Pa’lante also has had success taking action against racism in the district, where 80% of all students identify as Hispanic. Examples of recent work include the removal of a sign outside Holyoke High — written in improper Spanish, with no English translation — that said “No Loitering,” and updating the high school’s Hall of Fame, which previously featured almost exclusively white, male figures from the city’s history.

Zaiell Vargas, a graduating senior and student leader in Pa’lante, said that those anti-racism efforts, restorative justice and other programs in the high school have created an environment of trust between students and administrators that previously didn’t exist.
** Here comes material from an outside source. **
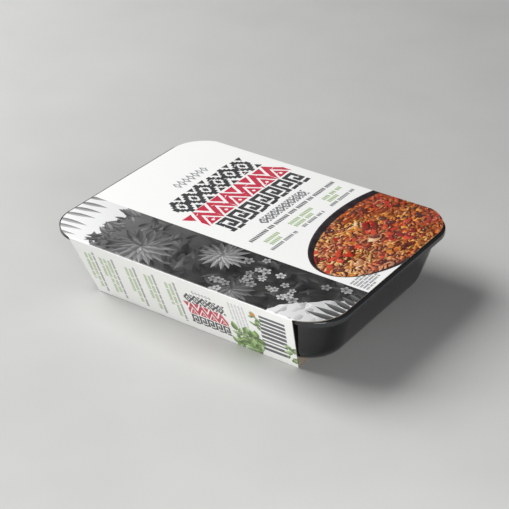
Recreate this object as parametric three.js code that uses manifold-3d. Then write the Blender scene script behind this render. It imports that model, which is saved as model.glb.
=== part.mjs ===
// A ready meal in its pack: a full, sealed black tray with a rim all round, slid into a printed
// sleeve that is folded from one sheet of board and is open at both short ends.
//
// Millimetres. +X runs along the pack, +Y across it and +Z up. The origin is under the middle of
// the pack, on the surface that it stands on.

import * as THREE from "three";
import { mergeVertices } from "three/addons/utils/BufferGeometryUtils.js";
import Module from "manifold-3d";

// The sleeve
const PACK_HEIGHT = 41.1; // from under the bottom panel to over the top panel
const BOARD = 0.5; // thickness of the folding boxboard
const TOP_LENGTH = 183; // top panel, end to end
const TOP_WIDTH = 142.1; // between the corners that its two folds round off
const TOP_CORNER_RADIUS = 23.5;
const FOLD_LENGTH = 146.4; // fold between the top panel and a side panel
const BOTTOM_LENGTH = 134.8; // fold between a side panel and the bottom panel
const BOTTOM_WIDTH = 109.3;
const FOLD_RADIUS = 0.7; // outside of each fold
const SEAM_EDGE_Y = 36; // the bottom panel's free edge, over the glued flap
const FLAP_EDGE_Y = 19; // the flap's free edge, inside the sleeve

// The tray
const FIT_GAP = 0.3; // between the tray and the board round it
const RIM_LENGTH = 187;
const RIM_WIDTH = 136.4;
const RIM_CORNER_RADIUS = 20.5;
const RIM_DROP = 3.4; // height of the rim's turned-down edge
const RIM_EDGE_RADIUS = 0.6;
const WALL_LENGTH = 182.6; // the walls' outside just under the rim
const WALL_WIDTH = 130.8;
const WALL_CORNER_RADIUS = 24;
const WALL_TAPER = THREE.MathUtils.degToRad(15.5); // from upright
const BASE_EDGE_RADIUS = 18; // between the walls and the flat base
const CORNER_TIGHTENING = 0.5; // how much a corner's radius shrinks for each mm that the wall draws in

// Steps along round stretches
const FOLD_STEPS = 4;
const TOP_CORNER_STEPS = 16;
const TRAY_CORNER_STEPS = 14;
const RIM_EDGE_STEPS = 3;
const BASE_EDGE_STEPS = 9;

const TRAY_FLOOR_Z = 2 * BOARD + FIT_GAP; // the base lies on the flap, which is the upper of two layers
const RIM_TOP_Z = PACK_HEIGHT - BOARD - FIT_GAP;
const RIM_UNDERSIDE_Z = RIM_TOP_Z - RIM_DROP;

const wasm = await Module();
wasm.setup();

function solidOf(geometry) {
  const bare = geometry.clone();
  bare.deleteAttribute("normal");
  bare.deleteAttribute("uv");
  const merged = mergeVertices(bare, 1e-4);
  const vertProperties = new Float32Array(merged.attributes.position.array);
  const triVerts = new Uint32Array(merged.index.array);
  return new wasm.Manifold(new wasm.Mesh({ numProp: 3, vertProperties, triVerts }));
}

function geometryOf(solid) {
  const mesh = solid.getMesh();
  const geometry = new THREE.BufferGeometry();
  geometry.setAttribute("position", new THREE.BufferAttribute(mesh.vertProperties, 3));
  geometry.setIndex(new THREE.BufferAttribute(mesh.triVerts, 1));
  geometry.computeVertexNormals();
  return geometry;
}

// An extrusion between two heights whose outline is given as [x, y] points.
function prism(outline, low, high) {
  const shape = new THREE.Shape(outline.map(([x, y]) => new THREE.Vector2(x, y)));
  const geometry = new THREE.ExtrudeGeometry(shape, { depth: high - low, bevelEnabled: false });
  return geometry.translate(0, 0, low);
}

// ---- Sleeve ----------------------------------------------------------------------------------

// Replaces a corner of a counter-clockwise outline by an arc that touches both of its sides.
function roundedCorner(before, corner, after, radius) {
  const incoming = before.clone().sub(corner).normalize();
  const outgoing = after.clone().sub(corner).normalize();
  const halfAngle = Math.acos(incoming.dot(outgoing)) / 2;
  const inward = incoming.clone().add(outgoing).normalize();
  const centre = corner.clone().addScaledVector(inward, radius / Math.sin(halfAngle));
  const start = corner.clone().addScaledVector(incoming, radius / Math.tan(halfAngle));
  const from = start.sub(centre);
  const turn = Math.sign(from.cross(inward.clone().negate())) * (Math.PI - 2 * halfAngle);
  return Array.from({ length: FOLD_STEPS + 1 }, (_, i) =>
    from.clone().rotateAround(new THREE.Vector2(), (turn * i) / FOLD_STEPS).add(centre)
  );
}

// The tube's section across the pack, as [y, z]: the four folds and the step where the bottom
// panel and the glued flap overlap. The inner outline is the outer one, moved in by the board.
function sectionOutline(inset, stepY, radius) {
  const slope = Math.atan2(PACK_HEIGHT, (TOP_WIDTH - BOTTOM_WIDTH) / 2);
  const sideInset = inset / Math.sin(slope);
  const lean = 1 / Math.tan(slope);
  const floorZ = inset;
  const flapZ = BOARD + inset;
  const topZ = PACK_HEIGHT - inset;
  const sideY = (z) => BOTTOM_WIDTH / 2 - sideInset + z * lean;
  const folds = [
    new THREE.Vector2(-sideY(floorZ), floorZ),
    new THREE.Vector2(sideY(flapZ), flapZ),
    new THREE.Vector2(sideY(topZ), topZ),
    new THREE.Vector2(-sideY(topZ), topZ),
  ];
  const step = [new THREE.Vector2(stepY, floorZ), new THREE.Vector2(stepY, flapZ)];
  return [
    ...roundedCorner(folds[3], folds[0], step[0], radius),
    ...step,
    ...roundedCorner(step[1], folds[1], folds[2], radius),
    ...roundedCorner(folds[1], folds[2], folds[3], radius),
    ...roundedCorner(folds[2], folds[3], folds[0], radius),
  ];
}

function sleeveTube() {
  const shape = new THREE.Shape(sectionOutline(0, SEAM_EDGE_Y, FOLD_RADIUS));
  shape.holes.push(new THREE.Path(sectionOutline(BOARD, FLAP_EDGE_Y, FOLD_RADIUS - BOARD)));
  const geometry = new THREE.ExtrudeGeometry(shape, { depth: TOP_LENGTH, bevelEnabled: false });
  geometry.translate(0, 0, -TOP_LENGTH / 2);
  // The section's y, z and the extrusion's depth become the pack's Y, Z and X.
  return geometry.applyMatrix4(new THREE.Matrix4().set(0, 0, 1, 0, 1, 0, 0, 0, 0, 1, 0, 0, 0, 0, 0, 1));
}

// The top panel's outline: each corner is an arc that starts at the fold's end and runs into the
// straight short end.
function topPanelOutline() {
  const centreX = TOP_LENGTH / 2 - TOP_CORNER_RADIUS;
  const startAngle = Math.acos((FOLD_LENGTH / 2 - centreX) / TOP_CORNER_RADIUS);
  const centreY = TOP_WIDTH / 2 - TOP_CORNER_RADIUS * Math.sin(startAngle);
  const corner = Array.from({ length: TOP_CORNER_STEPS + 1 }, (_, i) => {
    const angle = (startAngle * i) / TOP_CORNER_STEPS;
    return [centreX + TOP_CORNER_RADIUS * Math.cos(angle), centreY + TOP_CORNER_RADIUS * Math.sin(angle)];
  });
  const mirrored = corner.map(([x, y]) => [-x, y]).reverse();
  const farHalf = [...corner, ...mirrored];
  return [...farHalf, ...farHalf.map(([x, y]) => [-x, -y])];
}

// What the die leaves of the tube: the whole top panel, and the side and bottom panels between
// their slanted ends.
function sleeve() {
  const overshoot = 1;
  const topPanel = prism(topPanelOutline(), PACK_HEIGHT - BOARD, PACK_HEIGHT + overshoot);
  const sideEnds = prism(
    [
      [-BOTTOM_LENGTH / 2, 0],
      [BOTTOM_LENGTH / 2, 0],
      [FOLD_LENGTH / 2, PACK_HEIGHT],
      [-FOLD_LENGTH / 2, PACK_HEIGHT],
    ],
    -TOP_WIDTH / 2 - overshoot,
    TOP_WIDTH / 2 + overshoot
  ).rotateX(Math.PI / 2);
  const kept = solidOf(topPanel).add(solidOf(sideEnds));
  return geometryOf(solidOf(sleeveTube()).intersect(kept));
}

// ---- Tray ------------------------------------------------------------------------------------

// One level of the tray: a rectangle with round corners, counter-clockwise from above.
function trayRing({ length, width, radius, z }) {
  const points = [];
  for (let quarter = 0; quarter < 4; quarter += 1) {
    const signX = quarter === 0 || quarter === 3 ? 1 : -1;
    const signY = quarter < 2 ? 1 : -1;
    for (let i = 0; i <= TRAY_CORNER_STEPS; i += 1) {
      const angle = (Math.PI / 2) * (quarter + i / TRAY_CORNER_STEPS);
      const x = signX * (length / 2 - radius) + radius * Math.cos(angle);
      const y = signY * (width / 2 - radius) + radius * Math.sin(angle);
      points.push([x, y, z]);
    }
  }
  return points;
}

const rimLevel = (inset, z) => ({
  length: RIM_LENGTH - 2 * inset,
  width: RIM_WIDTH - 2 * inset,
  radius: RIM_CORNER_RADIUS - inset,
  z,
});

const wallLevel = (inset, z) => ({
  length: WALL_LENGTH - 2 * inset,
  width: WALL_WIDTH - 2 * inset,
  radius: WALL_CORNER_RADIUS - CORNER_TIGHTENING * inset,
  z,
});

// From the rim's top to the flat base: the rim with its small edge rounding, the ledge under it,
// the tapered wall and the large round into the base.
function trayLevels() {
  const levels = [];
  for (let i = 0; i <= RIM_EDGE_STEPS; i += 1) {
    const angle = ((Math.PI / 2) * i) / RIM_EDGE_STEPS;
    const inset = RIM_EDGE_RADIUS * (1 - Math.sin(angle));
    levels.push(rimLevel(inset, RIM_TOP_Z - RIM_EDGE_RADIUS * (1 - Math.cos(angle))));
  }
  levels.push(rimLevel(0, RIM_UNDERSIDE_Z));
  levels.push(wallLevel(0, RIM_UNDERSIDE_Z));

  const roundCentreZ = TRAY_FLOOR_Z + BASE_EDGE_RADIUS;
  const roundTopZ = roundCentreZ - BASE_EDGE_RADIUS * Math.sin(WALL_TAPER);
  const wallInset = (RIM_UNDERSIDE_Z - roundTopZ) * Math.tan(WALL_TAPER);
  const roundCentreInset = wallInset + BASE_EDGE_RADIUS * Math.cos(WALL_TAPER);
  for (let i = 0; i <= BASE_EDGE_STEPS; i += 1) {
    const angle = WALL_TAPER + ((Math.PI / 2 - WALL_TAPER) * i) / BASE_EDGE_STEPS;
    const inset = roundCentreInset - BASE_EDGE_RADIUS * Math.cos(angle);
    levels.push(wallLevel(inset, roundCentreZ - BASE_EDGE_RADIUS * Math.sin(angle)));
  }
  return levels;
}

// Joins rings of equal length, listed downwards, and closes the first and last with flat fans.
function loft(rings) {
  const count = rings[0].length;
  const positions = rings.flat(2);
  const index = [];
  for (let level = 0; level + 1 < rings.length; level += 1) {
    for (let i = 0; i < count; i += 1) {
      const next = (i + 1) % count;
      const [a, b] = [level * count + i, level * count + next];
      index.push(a, a + count, b, b, a + count, b + count);
    }
  }
  const centres = [rings[0], rings.at(-1)].map((ring) => {
    positions.push(0, 0, ring[0][2]);
    return positions.length / 3 - 1;
  });
  const last = (rings.length - 1) * count;
  for (let i = 0; i < count; i += 1) {
    const next = (i + 1) % count;
    index.push(centres[0], i, next);
    index.push(centres[1], last + next, last + i);
  }
  const geometry = new THREE.BufferGeometry();
  geometry.setAttribute("position", new THREE.Float32BufferAttribute(positions, 3));
  geometry.setIndex(index);
  geometry.computeVertexNormals();
  return geometry;
}

// ---- The pack --------------------------------------------------------------------------------

function named(name, geometry, material) {
  const mesh = new THREE.Mesh(geometry, new THREE.MeshStandardMaterial(material));
  mesh.name = name;
  return mesh;
}

const pack = new THREE.Group();
pack.add(named("tray", loft(trayLevels().map(trayRing)), { color: 0x0e0f11, roughness: 0.22, metalness: 0 }));
pack.add(named("sleeve", sleeve(), { color: 0xf3f3f1, roughness: 0.45, metalness: 0 }));

export default pack;
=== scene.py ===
"""A ready meal in its pack: a glossy black tray inside a printed board sleeve.

The sleeve is made the way a real one is. Its print is laid out on a flat blank, the blank is cut into
triangles along the edges of that print, and it is then folded round the tray. Lengths are millimetres until
a mesh is made, which is in metres.
"""

import math
import random
from collections import namedtuple

import bpy
import numpy as np
from mathutils import Matrix, Vector
from mathutils.geometry import delaunay_2d_cdt


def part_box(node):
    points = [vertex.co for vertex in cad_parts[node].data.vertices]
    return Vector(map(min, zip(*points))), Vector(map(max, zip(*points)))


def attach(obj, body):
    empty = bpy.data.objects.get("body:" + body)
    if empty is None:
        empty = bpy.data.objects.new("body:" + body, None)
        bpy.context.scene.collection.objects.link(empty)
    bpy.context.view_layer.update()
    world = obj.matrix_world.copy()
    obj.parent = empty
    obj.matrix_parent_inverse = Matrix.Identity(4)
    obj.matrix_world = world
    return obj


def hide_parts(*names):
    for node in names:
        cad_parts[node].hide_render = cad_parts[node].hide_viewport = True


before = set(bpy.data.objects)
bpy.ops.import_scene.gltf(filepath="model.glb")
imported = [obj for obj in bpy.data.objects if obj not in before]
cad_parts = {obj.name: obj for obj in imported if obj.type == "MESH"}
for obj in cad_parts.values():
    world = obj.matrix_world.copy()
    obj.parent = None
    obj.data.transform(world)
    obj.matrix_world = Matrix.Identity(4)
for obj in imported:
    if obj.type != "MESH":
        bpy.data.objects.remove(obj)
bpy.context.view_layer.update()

MM = 0.001
TAU = 2 * math.pi

# ---- Sizes, in mm ----


def node_size(node):
    low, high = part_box(node)
    return (high - low) / MM


TOP_LENGTH, _, PACK_HEIGHT = node_size("sleeve")
RIM_LENGTH, RIM_WIDTH, _ = node_size("tray")
TRAY_FLOOR_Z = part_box("tray")[0].z / MM
RIM_TOP_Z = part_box("tray")[1].z / MM

BOARD = 0.5
TOP_WIDTH = 142.1  # between the corners that the two upper folds round off
TOP_CORNER_RADIUS = 23.5
FOLD_LENGTH = 146.4
BOTTOM_LENGTH = 134.8
BOTTOM_WIDTH = 109.3
FOLD_RADIUS = 0.7
SEAM_EDGE_Y = 36
FLAP_EDGE_Y = 19
FLAP_TAPER = 3  # how much shorter the glued flap is at each end of its free edge
GLUE = 0.03

RIM_CORNER_RADIUS = 20.5
RIM_FLAT = 8  # width of the flat ring on the rim's top, round the middle that the sleeve hides
RIM_DROP = 3.4  # height of the rim's turned-down edge
RIM_EDGE_RADIUS = 0.7
RIM_PLASTIC = 0.9
RIM_GROOVE = 1.7  # from the rim's top to the ledge inside its turned-down edge
WALL_LENGTH = 182.6
WALL_WIDTH = 130.8
WALL_CORNER_RADIUS = 24
WALL_TAPER = math.radians(15.5)
BASE_EDGE_RADIUS = 18
CORNER_TIGHTENING = 0.5  # how much a corner's radius shrinks for each mm that the wall leans in
CORNER_STEPS = 26


# ---- Colours and shader nodes ----


def colour(text):
    """An sRGB hex colour as linear red, green, blue and alpha."""
    channels = [int(text[i : i + 2], 16) / 255 for i in (1, 3, 5)]
    return (*(c / 12.92 if c <= 0.04045 else ((c + 0.055) / 1.055) ** 2.4 for c in channels), 1.0)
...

“For me those projects were all very meaningful,” Vargas said. “In my junior year that’s where I was most proud, I was a part of all of these things that were for the better of our school culture and our school overall. We were making things more inclusive and equitable, and doing things the right way.”

The state also has recognized that although teacher turnover is high, the district has made significant progress in making the teaching ranks look more like the students they serve.

Under receivership, the amount of teachers of color in the building has climbed 9 percentage points to 22% across the school system. And Zrike said that work has been done by increasing access to teaching licenses by partnering with area colleges and organizations, and recruiting and prioritizing candidates of color, including from the ranks of paraprofessionals and other staff in the district.

“We have so many talented people working in our schools who are not teachers,” Zrike said. “And we want more people from our community to work in our schools.”

Correction: An earlier version of this story incorrectly stated the school year when Elizabeth Butler met with her administrators at Holyoke High School. That meeting happened during the 2017-2018 school year.